Artificial genes are a no less promising area of research. An artificial foreign gene "implanted" into a cell imposes new information on it. Ultimately this cell gives birth to a plant with preassigned characteristics. We in this country have evolved a hardy plant resistant to antibiotics by inserting the gene of an appropriate microorganism.
This pattern of cloning has been designed for key farm crops: protoplast -> cell culture -> integral plant. The liposomal techniques of inserting foreign genetic material into protoplasts are now being customized. Another area involves the DNAs of bacterial and viral plasmids, as well as the native extrachromosomal DNA of plants, for imparting hereditary information and breeding hardy strains resistant to diseases and not dependent overmuch on the soil composition and level of moisture. Self-fertilizing plants look like a great idea. Contemporary farming is inconceivable without a proper supply of nitrogen fertilizer. To produce it mankind is expending more than 1.5 percent of the available energy and unrenewable fuel supplies like oil. The utilization efficiency of nitrogen fertilizer is 50 percent at best. That is to say, of the 50 mln tons of nitrogen fertilizer produced in the world as much as 24 mln tons decomposes in top soil into noxious oxides that poison the environment. But the biological fixation of nitrogen is fueled by the energy of the sun; fixed by bacteria, such nitrogen is assimilated fully. On cultivated lands biological nitrogen is provided by nodule bacteria, or rhizobia, and blue-green algae. So the problem confronting biochemists: look into the genetics of nitrogen fixing nodule bacteria and master the molecular-genetic mechanism of nitrogen fixation.
This is not to mean that gene engineering and new biotechnologies are a nostrum, a cure-all remedy destined to supplant conventional methods. However, new molecular- biological approaches can be applied with much success for improving the protein composition, for protection against diseases and environmental pollution.
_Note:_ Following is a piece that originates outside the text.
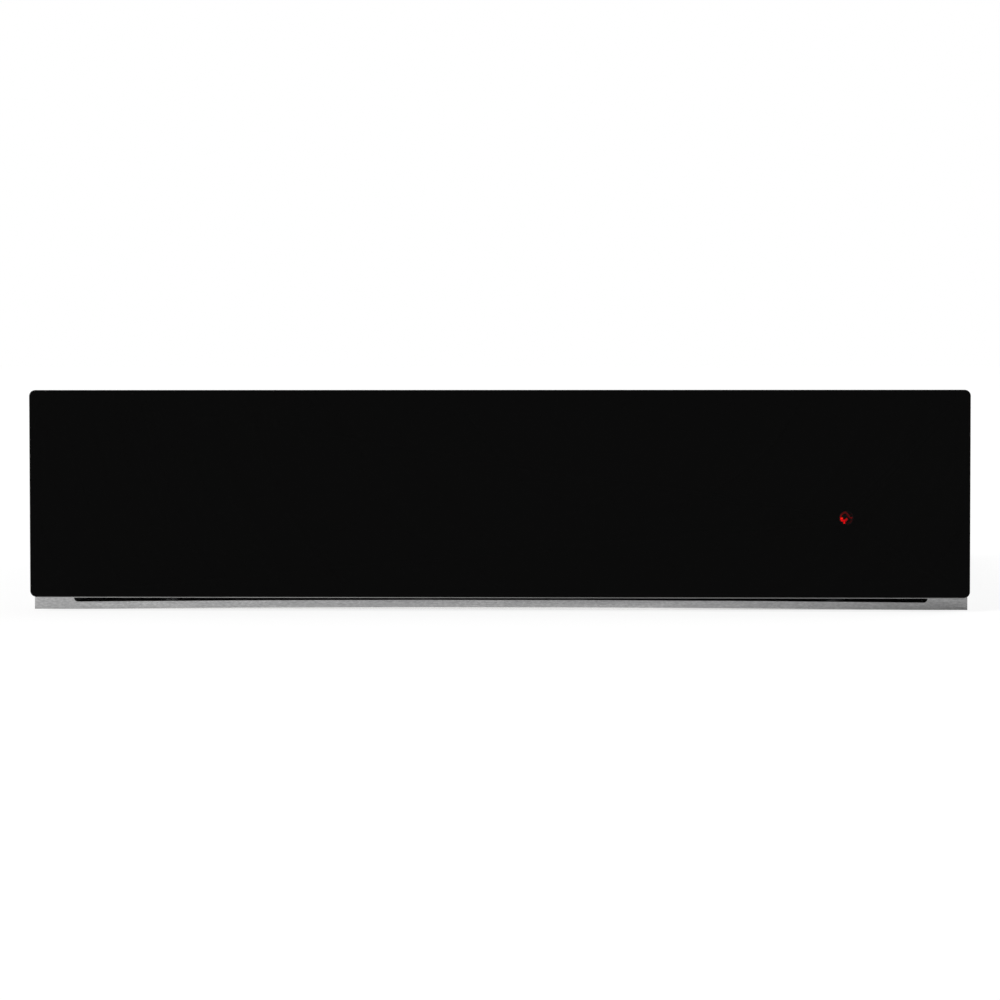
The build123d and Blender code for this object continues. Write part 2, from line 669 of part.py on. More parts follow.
def rear_cover():
    """Back and top of the fan room, with the heater's two feed holes."""
    cover = block(-INTERIOR_X, INTERIOR_X, COVER_Y, DRAWER_BACK, FLOOR_Z, RIM_Z)
    cover += block(-INTERIOR_X, INTERIOR_X, REAR_WALL_Y, DRAWER_BACK, RIM_Z, DRAWER_TOP)
    for side in (-1, 1):
        z = FAN_Z - ELEMENT_HALF_H
        cover -= rod_y(side * ELEMENT_FEED, z, ELEMENT_R + FIT, COVER_Y, DRAWER_BACK)
    return cover


# ---- Fan and heater ----
WHEEL_Y = FAN_ROOM_Y + FAN_GAP
WHEEL_BACK = WHEEL_Y + FAN_W
MOTOR_Y = COVER_Y - MOTOR_L


def fan_wheel():
    """Radial wheel: hub, back disc, blades and front ring."""
    wheel = rod_y(0, FAN_Z, FAN_R, WHEEL_BACK - FAN_SHEET, WHEEL_BACK)
    wheel += rod_y(0, FAN_Z, FAN_HUB_R, WHEEL_Y + FAN_SHEET, WHEEL_BACK)
    ring = Pos(0, FAN_Z) * (Circle(FAN_R) - Circle(FAN_R - FAN_BLADE_L / 2))
    wheel += prism_y(ring, WHEEL_Y, WHEEL_Y + FAN_SHEET)
    middle = (WHEEL_Y + WHEEL_BACK) / 2
    radius = FAN_R - FAN_BLADE_L / 2 - FAN_SHEET / 2
    blade = Box(FAN_BLADE_L, FAN_W - FAN_SHEET, FAN_SHEET)
    for k in range(FAN_BLADES):
        turn = Rot(0, 360 / FAN_BLADES * k, 0)
        wheel += Pos(0, middle, FAN_Z) * turn * Pos(radius, 0, 0) * Rot(0, 20, 0) * blade
    return wheel - rod_y(0, FAN_Z, FAN_SHAFT_R, WHEEL_Y, WHEEL_BACK)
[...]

That's an obvious fact today. It's often hard to predict important spin-offs from basic research and their unexpected practical uses.
Needless to say, gene control skills are an awesome responsibility and a risk factor. But on the other hand, we had better acquire such skills rather than let genes control us. Certain safeguards are a must. We must be ready to counter all possible risks and hazards. The Committee on Genetic Experimenting is closely involved with the work of elaborating standard rules and safeguards for genetic engineering. Here in the Soviet Union bioengineering research proceeds in full conformity with the international safety standards for recombinant DNAs. Conservative caution and a high sense of responsibility are always best: now, in the nuclear age, and in the forthcoming genetic age too.